EXERCISE BRIEF: Each line should be copied exactly.

======== DATA EXCERPT ========

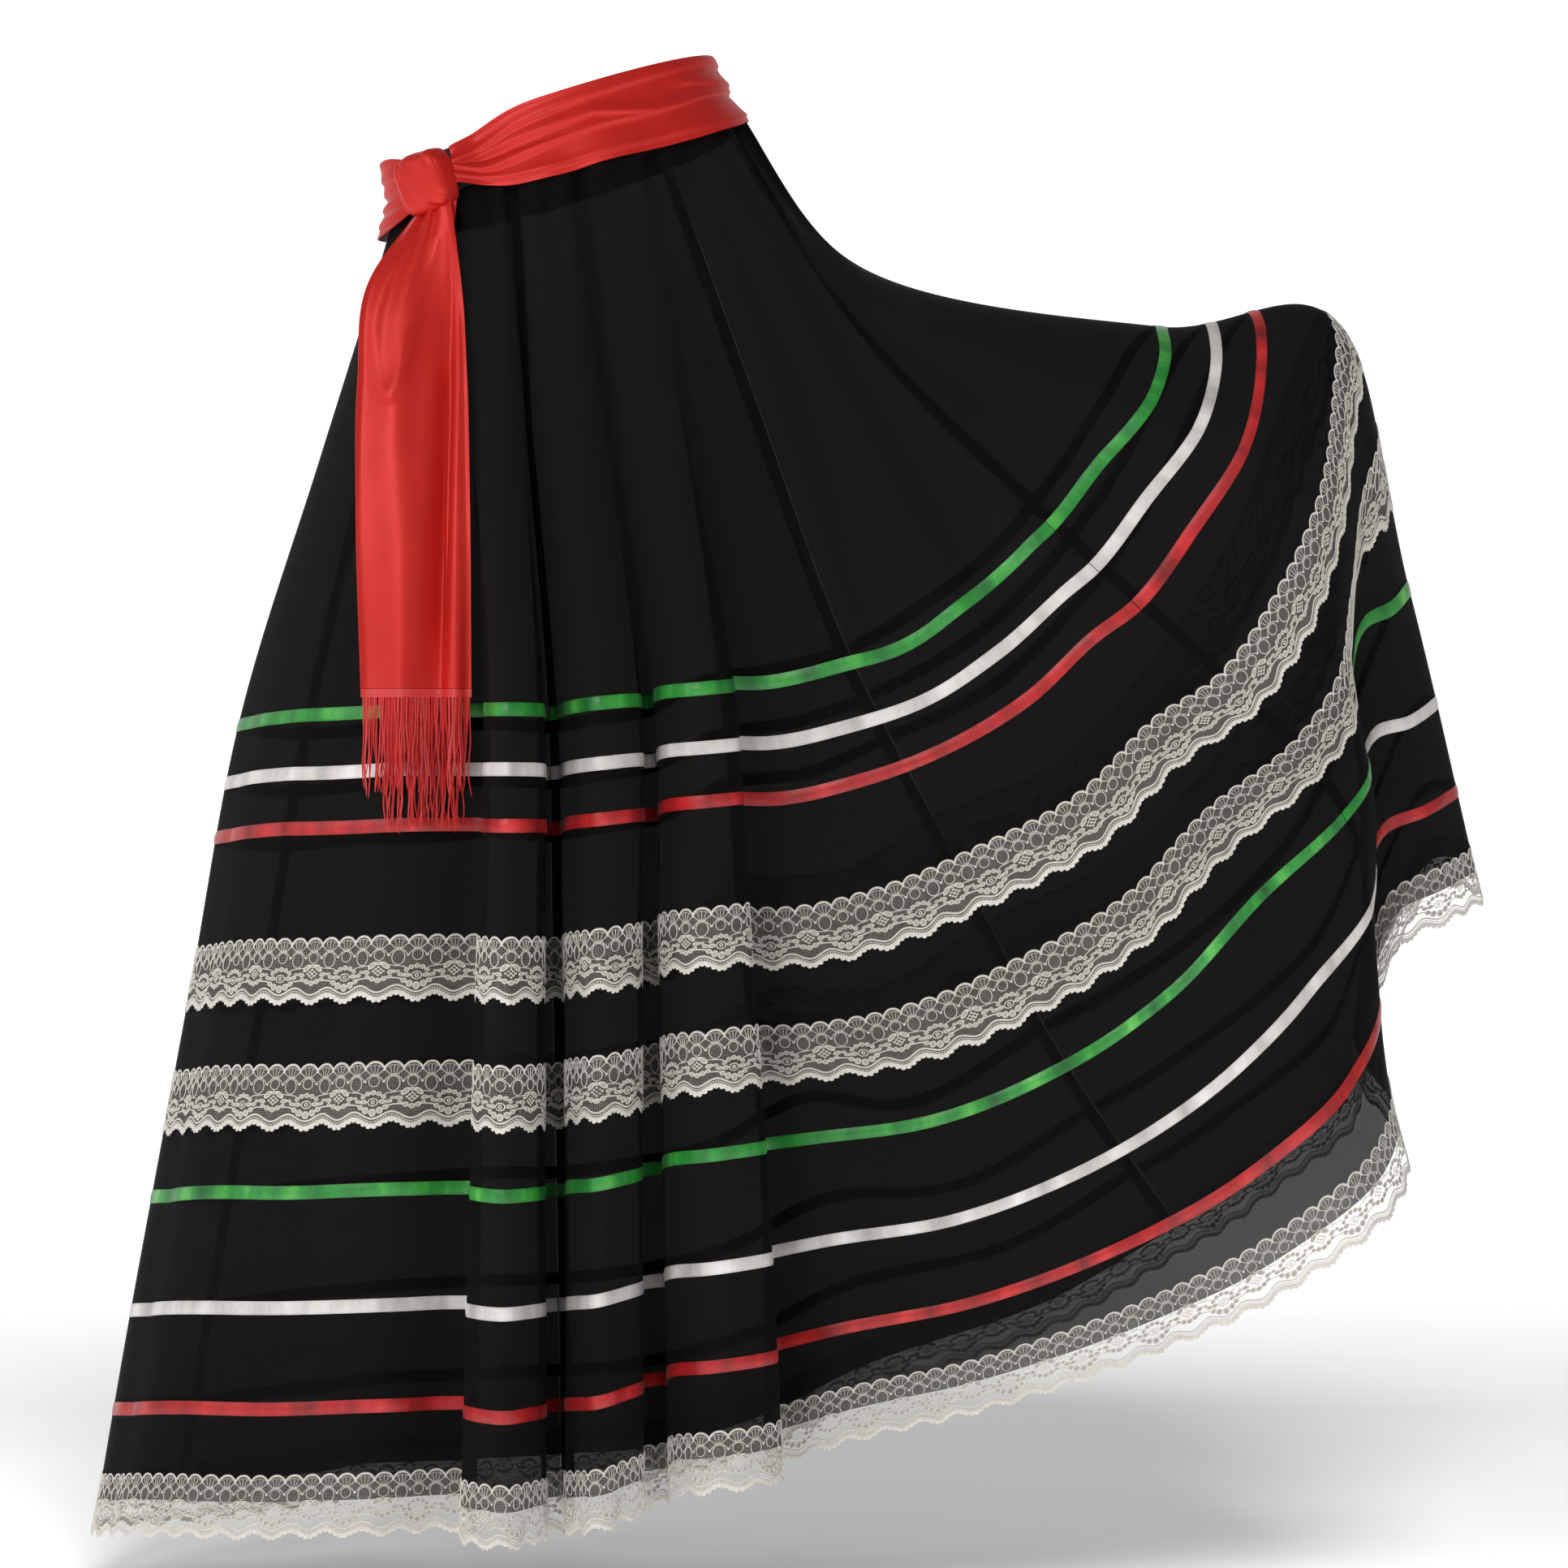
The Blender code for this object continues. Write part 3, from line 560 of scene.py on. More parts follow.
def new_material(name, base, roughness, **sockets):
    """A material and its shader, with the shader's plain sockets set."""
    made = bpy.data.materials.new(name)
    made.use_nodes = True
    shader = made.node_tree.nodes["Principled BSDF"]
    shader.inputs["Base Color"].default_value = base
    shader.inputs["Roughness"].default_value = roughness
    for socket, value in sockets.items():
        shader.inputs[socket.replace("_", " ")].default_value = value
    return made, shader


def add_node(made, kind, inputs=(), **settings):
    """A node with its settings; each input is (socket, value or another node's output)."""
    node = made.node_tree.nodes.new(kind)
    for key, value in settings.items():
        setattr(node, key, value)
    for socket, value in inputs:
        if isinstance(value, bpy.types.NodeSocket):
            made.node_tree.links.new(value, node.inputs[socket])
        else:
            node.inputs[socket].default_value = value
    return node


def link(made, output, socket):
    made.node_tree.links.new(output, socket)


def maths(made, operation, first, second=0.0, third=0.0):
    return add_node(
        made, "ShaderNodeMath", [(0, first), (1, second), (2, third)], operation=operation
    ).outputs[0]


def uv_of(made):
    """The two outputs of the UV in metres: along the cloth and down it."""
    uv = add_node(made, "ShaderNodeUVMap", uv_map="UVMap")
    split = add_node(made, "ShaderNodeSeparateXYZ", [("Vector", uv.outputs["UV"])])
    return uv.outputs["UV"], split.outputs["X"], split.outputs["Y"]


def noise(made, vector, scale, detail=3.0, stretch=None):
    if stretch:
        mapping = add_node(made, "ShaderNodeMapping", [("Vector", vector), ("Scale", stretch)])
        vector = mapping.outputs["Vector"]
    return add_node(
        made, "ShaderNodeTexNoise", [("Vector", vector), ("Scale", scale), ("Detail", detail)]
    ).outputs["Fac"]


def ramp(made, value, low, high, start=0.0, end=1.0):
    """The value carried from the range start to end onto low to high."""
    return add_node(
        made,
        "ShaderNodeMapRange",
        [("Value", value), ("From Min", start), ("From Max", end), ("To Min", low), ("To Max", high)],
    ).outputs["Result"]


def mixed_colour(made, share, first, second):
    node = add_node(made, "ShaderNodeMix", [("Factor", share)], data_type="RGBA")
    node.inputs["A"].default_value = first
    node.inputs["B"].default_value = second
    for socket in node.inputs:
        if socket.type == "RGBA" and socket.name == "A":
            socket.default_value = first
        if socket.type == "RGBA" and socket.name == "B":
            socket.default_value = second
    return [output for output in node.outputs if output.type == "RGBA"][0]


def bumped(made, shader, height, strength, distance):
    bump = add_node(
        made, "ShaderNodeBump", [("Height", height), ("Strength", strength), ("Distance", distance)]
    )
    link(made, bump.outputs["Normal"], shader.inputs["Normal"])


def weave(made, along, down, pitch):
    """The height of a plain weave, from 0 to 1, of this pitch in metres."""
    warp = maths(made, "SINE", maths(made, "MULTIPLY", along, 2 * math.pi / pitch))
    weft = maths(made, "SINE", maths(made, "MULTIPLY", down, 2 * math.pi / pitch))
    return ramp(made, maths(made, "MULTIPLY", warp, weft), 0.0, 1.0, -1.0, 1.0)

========

ANSWER TO THE TASK:
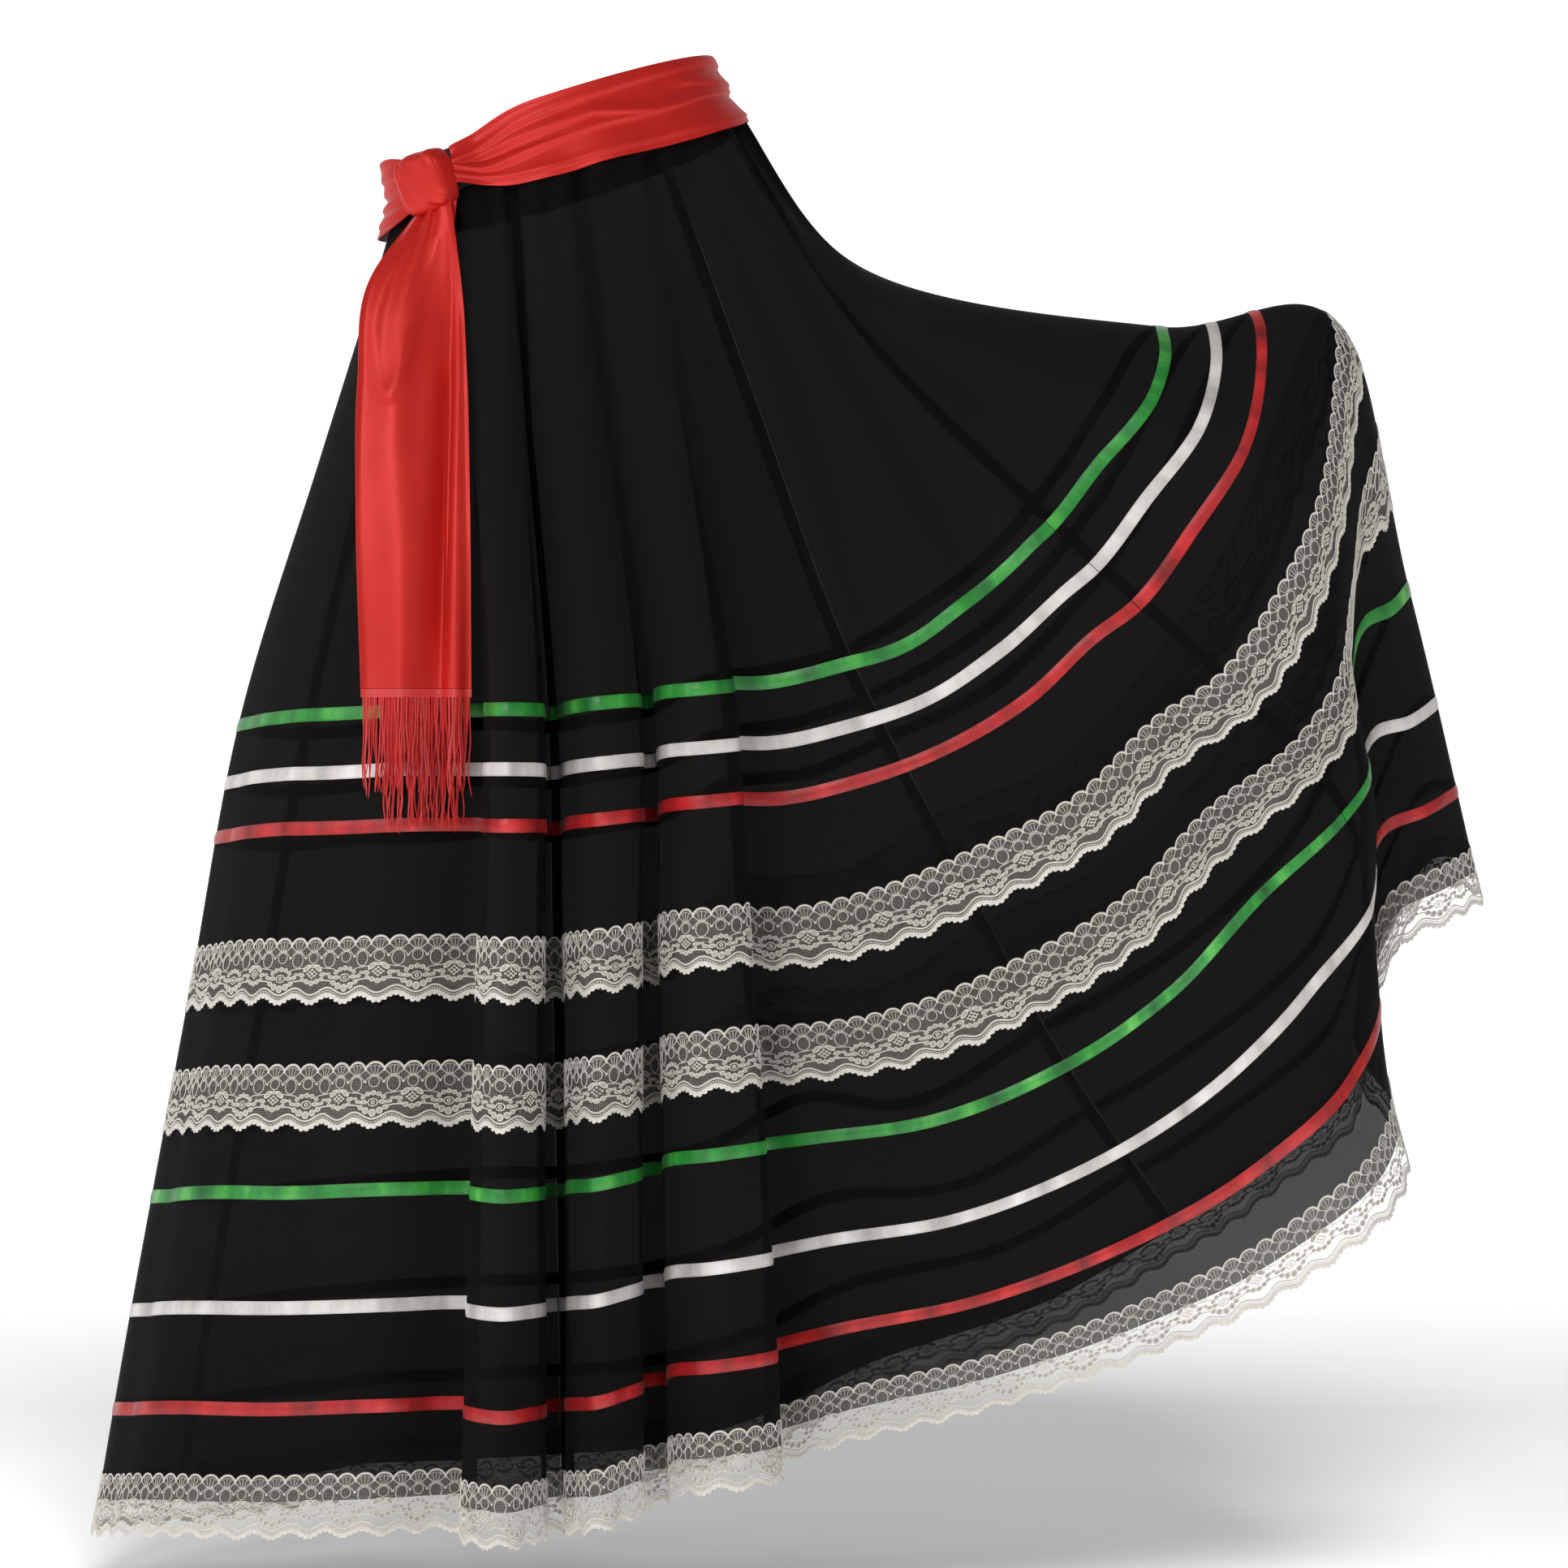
The Blender code for this object continues. Write part 3, from line 560 of scene.py on. More parts follow.
def new_material(name, base, roughness, **sockets):
    """A material and its shader, with the shader's plain sockets set."""
    made = bpy.data.materials.new(name)
    made.use_nodes = True
    shader = made.node_tree.nodes["Principled BSDF"]
    shader.inputs["Base Color"].default_value = base
    shader.inputs["Roughness"].default_value = roughness
    for socket, value in sockets.items():
        shader.inputs[socket.replace("_", " ")].default_value = value
    return made, shader


def add_node(made, kind, inputs=(), **settings):
    """A node with its settings; each input is (socket, value or another node's output)."""
    node = made.node_tree.nodes.new(kind)
    for key, value in settings.items():
        setattr(node, key, value)
    for socket, value in inputs:
        if isinstance(value, bpy.types.NodeSocket):
            made.node_tree.links.new(value, node.inputs[socket])
        else:
            node.inputs[socket].default_value = value
    return node


def link(made, output, socket):
    made.node_tree.links.new(output, socket)


def maths(made, operation, first, second=0.0, third=0.0):
    return add_node(
        made, "ShaderNodeMath", [(0, first), (1, second), (2, third)], operation=operation
    ).outputs[0]


def uv_of(made):
    """The two outputs of the UV in metres: along the cloth and down it."""
    uv = add_node(made, "ShaderNodeUVMap", uv_map="UVMap")
    split = add_node(made, "ShaderNodeSeparateXYZ", [("Vector", uv.outputs["UV"])])
    return uv.outputs["UV"], split.outputs["X"], split.outputs["Y"]


def noise(made, vector, scale, detail=3.0, stretch=None):
    if stretch:
        mapping = add_node(made, "ShaderNodeMapping", [("Vector", vector), ("Scale", stretch)])
        vector = mapping.outputs["Vector"]
    return add_node(
        made, "ShaderNodeTexNoise", [("Vector", vector), ("Scale", scale), ("Detail", detail)]
    ).outputs["Fac"]


def ramp(made, value, low, high, start=0.0, end=1.0):
    """The value carried from the range start to end onto low to high."""
    return add_node(
        made,
        "ShaderNodeMapRange",
        [("Value", value), ("From Min", start), ("From Max", end), ("To Min", low), ("To Max", high)],
    ).outputs["Result"]


def mixed_colour(made, share, first, second):
    node = add_node(made, "ShaderNodeMix", [("Factor", share)], data_type="RGBA")
    node.inputs["A"].default_value = first
    node.inputs["B"].default_value = second
    for socket in node.inputs:
        if socket.type == "RGBA" and socket.name == "A":
            socket.default_value = first
        if socket.type == "RGBA" and socket.name == "B":
            socket.default_value = second
    return [output for output in node.outputs if output.type == "RGBA"][0]


def bumped(made, shader, height, strength, distance):
    bump = add_node(
        made, "ShaderNodeBump", [("Height", height), ("Strength", strength), ("Distance", distance)]
    )
    link(made, bump.outputs["Normal"], shader.inputs["Normal"])


def weave(made, along, down, pitch):
    """The height of a plain weave, from 0 to 1, of this pitch in metres."""
    warp = maths(made, "SINE", maths(made, "MULTIPLY", along, 2 * math.pi / pitch))
    weft = maths(made, "SINE", maths(made, "MULTIPLY", down, 2 * math.pi / pitch))
    return ramp(made, maths(made, "MULTIPLY", warp, weft), 0.0, 1.0, -1.0, 1.0)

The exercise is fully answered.